*Written instruction*:
Exactly the lines between the line containing "zip(*points))), Vector(map(max, zip(*points)))" and the line containing "self.socket = socket", together with those two lines, are to be output.

*Data shown*:
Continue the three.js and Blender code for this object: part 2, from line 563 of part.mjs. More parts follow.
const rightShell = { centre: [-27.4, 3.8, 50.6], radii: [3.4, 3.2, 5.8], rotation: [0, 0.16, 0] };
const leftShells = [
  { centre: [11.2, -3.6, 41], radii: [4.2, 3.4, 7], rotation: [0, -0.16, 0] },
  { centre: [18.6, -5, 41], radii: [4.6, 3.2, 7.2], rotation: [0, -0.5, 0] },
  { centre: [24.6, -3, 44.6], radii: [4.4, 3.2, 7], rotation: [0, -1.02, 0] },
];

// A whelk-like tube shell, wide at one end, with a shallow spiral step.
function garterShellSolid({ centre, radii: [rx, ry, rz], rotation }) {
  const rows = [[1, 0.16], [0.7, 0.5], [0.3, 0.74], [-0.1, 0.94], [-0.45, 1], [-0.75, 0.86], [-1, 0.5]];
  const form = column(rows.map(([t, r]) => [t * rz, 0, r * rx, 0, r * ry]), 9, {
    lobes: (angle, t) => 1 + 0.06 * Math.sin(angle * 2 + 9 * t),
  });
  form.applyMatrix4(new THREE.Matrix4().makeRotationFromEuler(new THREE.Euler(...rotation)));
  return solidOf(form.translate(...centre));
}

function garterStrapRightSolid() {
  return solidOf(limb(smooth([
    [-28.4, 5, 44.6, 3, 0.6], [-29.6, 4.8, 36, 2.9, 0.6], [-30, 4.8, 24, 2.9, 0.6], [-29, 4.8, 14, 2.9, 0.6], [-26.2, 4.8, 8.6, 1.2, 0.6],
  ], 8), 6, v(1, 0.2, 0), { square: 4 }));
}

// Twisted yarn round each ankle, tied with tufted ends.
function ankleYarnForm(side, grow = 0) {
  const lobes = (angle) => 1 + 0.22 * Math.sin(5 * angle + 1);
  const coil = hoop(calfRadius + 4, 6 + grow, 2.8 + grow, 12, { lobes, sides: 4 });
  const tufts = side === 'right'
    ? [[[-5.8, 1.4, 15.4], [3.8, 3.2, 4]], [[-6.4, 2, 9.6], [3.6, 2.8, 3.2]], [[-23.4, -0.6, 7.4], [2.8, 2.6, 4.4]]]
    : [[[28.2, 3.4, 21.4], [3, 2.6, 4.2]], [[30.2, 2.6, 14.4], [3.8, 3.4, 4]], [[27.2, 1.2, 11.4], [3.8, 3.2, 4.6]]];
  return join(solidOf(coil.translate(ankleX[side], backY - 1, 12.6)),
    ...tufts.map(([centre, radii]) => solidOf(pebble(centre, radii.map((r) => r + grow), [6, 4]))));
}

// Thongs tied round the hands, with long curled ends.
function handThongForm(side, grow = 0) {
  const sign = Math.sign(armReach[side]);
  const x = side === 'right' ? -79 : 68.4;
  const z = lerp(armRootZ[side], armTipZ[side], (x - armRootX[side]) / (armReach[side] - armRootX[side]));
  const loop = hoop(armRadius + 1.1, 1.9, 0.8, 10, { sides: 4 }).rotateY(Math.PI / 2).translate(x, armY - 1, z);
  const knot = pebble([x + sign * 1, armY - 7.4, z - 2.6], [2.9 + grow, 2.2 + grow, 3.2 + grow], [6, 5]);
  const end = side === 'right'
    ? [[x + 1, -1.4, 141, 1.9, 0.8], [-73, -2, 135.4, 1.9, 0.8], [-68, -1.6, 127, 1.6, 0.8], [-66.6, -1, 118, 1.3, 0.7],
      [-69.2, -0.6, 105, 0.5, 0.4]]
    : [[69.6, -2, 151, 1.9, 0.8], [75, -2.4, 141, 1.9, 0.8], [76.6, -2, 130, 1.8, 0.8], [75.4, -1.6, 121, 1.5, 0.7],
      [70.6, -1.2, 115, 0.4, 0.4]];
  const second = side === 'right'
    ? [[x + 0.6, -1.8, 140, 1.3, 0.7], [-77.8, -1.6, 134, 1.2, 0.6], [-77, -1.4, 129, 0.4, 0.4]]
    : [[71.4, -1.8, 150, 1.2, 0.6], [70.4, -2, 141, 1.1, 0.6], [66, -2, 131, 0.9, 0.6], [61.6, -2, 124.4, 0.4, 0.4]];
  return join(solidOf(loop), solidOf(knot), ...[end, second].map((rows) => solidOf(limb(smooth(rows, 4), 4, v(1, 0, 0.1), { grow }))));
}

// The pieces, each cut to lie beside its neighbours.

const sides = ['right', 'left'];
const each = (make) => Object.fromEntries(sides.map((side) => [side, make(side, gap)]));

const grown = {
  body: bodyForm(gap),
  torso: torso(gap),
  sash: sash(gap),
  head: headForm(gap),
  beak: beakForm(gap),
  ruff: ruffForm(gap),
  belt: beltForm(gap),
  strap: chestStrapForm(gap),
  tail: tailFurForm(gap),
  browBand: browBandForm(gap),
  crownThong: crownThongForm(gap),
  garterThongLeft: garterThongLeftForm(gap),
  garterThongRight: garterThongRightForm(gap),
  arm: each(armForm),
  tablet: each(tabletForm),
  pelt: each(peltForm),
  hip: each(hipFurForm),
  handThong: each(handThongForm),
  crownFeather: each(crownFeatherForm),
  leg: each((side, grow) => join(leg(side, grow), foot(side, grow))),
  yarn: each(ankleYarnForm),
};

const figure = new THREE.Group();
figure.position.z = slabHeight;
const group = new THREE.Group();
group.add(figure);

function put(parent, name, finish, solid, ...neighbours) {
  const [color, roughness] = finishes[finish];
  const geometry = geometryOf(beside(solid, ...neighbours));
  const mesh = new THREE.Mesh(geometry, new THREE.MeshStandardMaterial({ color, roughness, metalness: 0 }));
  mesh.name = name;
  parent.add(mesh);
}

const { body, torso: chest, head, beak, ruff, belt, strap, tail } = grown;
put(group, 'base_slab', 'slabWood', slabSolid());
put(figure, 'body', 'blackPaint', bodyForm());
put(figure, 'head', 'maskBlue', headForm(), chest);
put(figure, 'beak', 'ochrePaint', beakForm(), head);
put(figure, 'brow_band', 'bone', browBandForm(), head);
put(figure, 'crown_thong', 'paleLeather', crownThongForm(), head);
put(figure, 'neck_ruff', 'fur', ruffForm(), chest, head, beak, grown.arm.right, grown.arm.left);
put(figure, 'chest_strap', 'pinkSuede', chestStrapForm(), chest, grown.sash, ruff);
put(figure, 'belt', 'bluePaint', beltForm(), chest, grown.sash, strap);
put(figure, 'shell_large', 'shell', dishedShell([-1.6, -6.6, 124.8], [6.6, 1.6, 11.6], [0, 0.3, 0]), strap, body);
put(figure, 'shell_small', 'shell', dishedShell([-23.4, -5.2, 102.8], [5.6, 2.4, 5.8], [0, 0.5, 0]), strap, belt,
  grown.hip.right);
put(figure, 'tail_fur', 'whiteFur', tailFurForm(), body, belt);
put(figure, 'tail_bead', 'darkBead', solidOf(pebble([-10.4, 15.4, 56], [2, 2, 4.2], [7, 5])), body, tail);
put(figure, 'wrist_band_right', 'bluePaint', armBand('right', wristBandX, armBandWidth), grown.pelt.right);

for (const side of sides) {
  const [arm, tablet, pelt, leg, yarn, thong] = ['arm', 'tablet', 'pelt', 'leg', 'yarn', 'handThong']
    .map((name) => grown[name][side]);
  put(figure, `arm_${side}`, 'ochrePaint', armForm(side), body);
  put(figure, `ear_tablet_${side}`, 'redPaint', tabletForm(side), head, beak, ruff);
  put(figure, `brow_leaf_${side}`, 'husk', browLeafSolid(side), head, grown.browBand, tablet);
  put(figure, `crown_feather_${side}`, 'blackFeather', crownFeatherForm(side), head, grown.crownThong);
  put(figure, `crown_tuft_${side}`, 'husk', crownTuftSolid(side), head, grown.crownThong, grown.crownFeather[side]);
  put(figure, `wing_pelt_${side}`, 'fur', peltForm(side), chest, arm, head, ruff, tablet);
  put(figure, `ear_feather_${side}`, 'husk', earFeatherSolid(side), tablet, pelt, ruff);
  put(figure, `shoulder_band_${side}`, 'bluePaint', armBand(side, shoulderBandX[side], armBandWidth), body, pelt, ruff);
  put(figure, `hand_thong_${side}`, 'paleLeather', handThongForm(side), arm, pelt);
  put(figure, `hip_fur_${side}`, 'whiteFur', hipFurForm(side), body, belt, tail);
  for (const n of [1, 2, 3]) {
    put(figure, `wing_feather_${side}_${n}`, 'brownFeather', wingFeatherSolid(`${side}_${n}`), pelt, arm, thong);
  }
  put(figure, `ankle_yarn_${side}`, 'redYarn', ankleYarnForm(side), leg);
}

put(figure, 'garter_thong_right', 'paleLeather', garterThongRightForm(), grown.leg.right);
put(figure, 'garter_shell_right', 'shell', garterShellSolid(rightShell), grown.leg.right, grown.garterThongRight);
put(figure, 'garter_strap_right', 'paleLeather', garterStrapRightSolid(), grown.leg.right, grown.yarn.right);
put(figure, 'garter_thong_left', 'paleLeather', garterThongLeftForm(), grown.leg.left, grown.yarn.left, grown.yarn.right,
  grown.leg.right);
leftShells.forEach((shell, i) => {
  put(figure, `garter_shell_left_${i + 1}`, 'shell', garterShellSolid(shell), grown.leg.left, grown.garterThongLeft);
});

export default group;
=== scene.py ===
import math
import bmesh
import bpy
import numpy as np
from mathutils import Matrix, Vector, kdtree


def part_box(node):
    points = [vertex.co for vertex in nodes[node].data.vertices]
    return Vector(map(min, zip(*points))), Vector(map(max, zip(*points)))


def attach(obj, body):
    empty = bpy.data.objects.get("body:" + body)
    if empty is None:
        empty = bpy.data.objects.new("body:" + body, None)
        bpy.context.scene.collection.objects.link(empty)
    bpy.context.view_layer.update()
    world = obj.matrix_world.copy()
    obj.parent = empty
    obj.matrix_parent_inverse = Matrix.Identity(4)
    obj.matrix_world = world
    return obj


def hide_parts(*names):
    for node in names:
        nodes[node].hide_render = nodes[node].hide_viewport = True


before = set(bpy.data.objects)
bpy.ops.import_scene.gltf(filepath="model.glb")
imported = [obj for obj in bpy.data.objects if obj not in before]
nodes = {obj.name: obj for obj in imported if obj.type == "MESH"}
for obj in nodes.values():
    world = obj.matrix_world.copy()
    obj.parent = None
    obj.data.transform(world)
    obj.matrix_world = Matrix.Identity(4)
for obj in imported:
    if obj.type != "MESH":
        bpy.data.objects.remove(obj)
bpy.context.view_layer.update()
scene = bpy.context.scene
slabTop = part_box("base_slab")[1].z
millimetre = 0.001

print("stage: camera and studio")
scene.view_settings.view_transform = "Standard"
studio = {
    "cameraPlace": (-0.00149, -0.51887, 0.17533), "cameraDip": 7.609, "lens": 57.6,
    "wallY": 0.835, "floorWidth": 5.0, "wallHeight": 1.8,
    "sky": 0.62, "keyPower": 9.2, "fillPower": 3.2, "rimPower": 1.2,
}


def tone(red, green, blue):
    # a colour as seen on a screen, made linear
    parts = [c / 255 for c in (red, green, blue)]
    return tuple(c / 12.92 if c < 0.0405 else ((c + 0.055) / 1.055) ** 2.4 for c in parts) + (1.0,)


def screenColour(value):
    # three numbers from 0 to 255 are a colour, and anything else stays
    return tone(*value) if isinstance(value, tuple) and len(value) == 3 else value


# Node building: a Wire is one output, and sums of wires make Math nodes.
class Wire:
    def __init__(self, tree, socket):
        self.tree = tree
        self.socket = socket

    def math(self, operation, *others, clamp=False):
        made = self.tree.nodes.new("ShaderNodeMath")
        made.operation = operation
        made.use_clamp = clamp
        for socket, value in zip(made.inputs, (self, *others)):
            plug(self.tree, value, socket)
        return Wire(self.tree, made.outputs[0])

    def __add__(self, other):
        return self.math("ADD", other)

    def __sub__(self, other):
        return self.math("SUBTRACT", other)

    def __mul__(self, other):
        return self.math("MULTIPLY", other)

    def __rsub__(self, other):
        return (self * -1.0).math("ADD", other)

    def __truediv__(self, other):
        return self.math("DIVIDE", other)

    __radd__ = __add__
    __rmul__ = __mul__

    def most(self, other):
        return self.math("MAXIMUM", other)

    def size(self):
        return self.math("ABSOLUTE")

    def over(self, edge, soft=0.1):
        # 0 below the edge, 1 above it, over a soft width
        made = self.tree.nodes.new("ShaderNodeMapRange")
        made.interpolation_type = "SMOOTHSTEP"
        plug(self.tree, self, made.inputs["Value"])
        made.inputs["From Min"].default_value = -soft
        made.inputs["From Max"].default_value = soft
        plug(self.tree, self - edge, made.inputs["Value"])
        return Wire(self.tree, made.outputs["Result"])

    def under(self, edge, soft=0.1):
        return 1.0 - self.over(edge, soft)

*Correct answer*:
    return Vector(map(min, zip(*points))), Vector(map(max, zip(*points)))


def attach(obj, body):
    empty = bpy.data.objects.get("body:" + body)
    if empty is None:
        empty = bpy.data.objects.new("body:" + body, None)
        bpy.context.scene.collection.objects.link(empty)
    bpy.context.view_layer.update()
    world = obj.matrix_world.copy()
    obj.parent = empty
    obj.matrix_parent_inverse = Matrix.Identity(4)
    obj.matrix_world = world
    return obj


def hide_parts(*names):
    for node in names:
        nodes[node].hide_render = nodes[node].hide_viewport = True


before = set(bpy.data.objects)
bpy.ops.import_scene.gltf(filepath="model.glb")
imported = [obj for obj in bpy.data.objects if obj not in before]
nodes = {obj.name: obj for obj in imported if obj.type == "MESH"}
for obj in nodes.values():
    world = obj.matrix_world.copy()
    obj.parent = None
    obj.data.transform(world)
    obj.matrix_world = Matrix.Identity(4)
for obj in imported:
    if obj.type != "MESH":
        bpy.data.objects.remove(obj)
bpy.context.view_layer.update()
scene = bpy.context.scene
slabTop = part_box("base_slab")[1].z
millimetre = 0.001

print("stage: camera and studio")
scene.view_settings.view_transform = "Standard"
studio = {
    "cameraPlace": (-0.00149, -0.51887, 0.17533), "cameraDip": 7.609, "lens": 57.6,
    "wallY": 0.835, "floorWidth": 5.0, "wallHeight": 1.8,
    "sky": 0.62, "keyPower": 9.2, "fillPower": 3.2, "rimPower": 1.2,
}


def tone(red, green, blue):
    # a colour as seen on a screen, made linear
    parts = [c / 255 for c in (red, green, blue)]
    return tuple(c / 12.92 if c < 0.0405 else ((c + 0.055) / 1.055) ** 2.4 for c in parts) + (1.0,)


def screenColour(value):
    # three numbers from 0 to 255 are a colour, and anything else stays
    return tone(*value) if isinstance(value, tuple) and len(value) == 3 else value


# Node building: a Wire is one output, and sums of wires make Math nodes.
class Wire:
    def __init__(self, tree, socket):
        self.tree = tree
        self.socket = socket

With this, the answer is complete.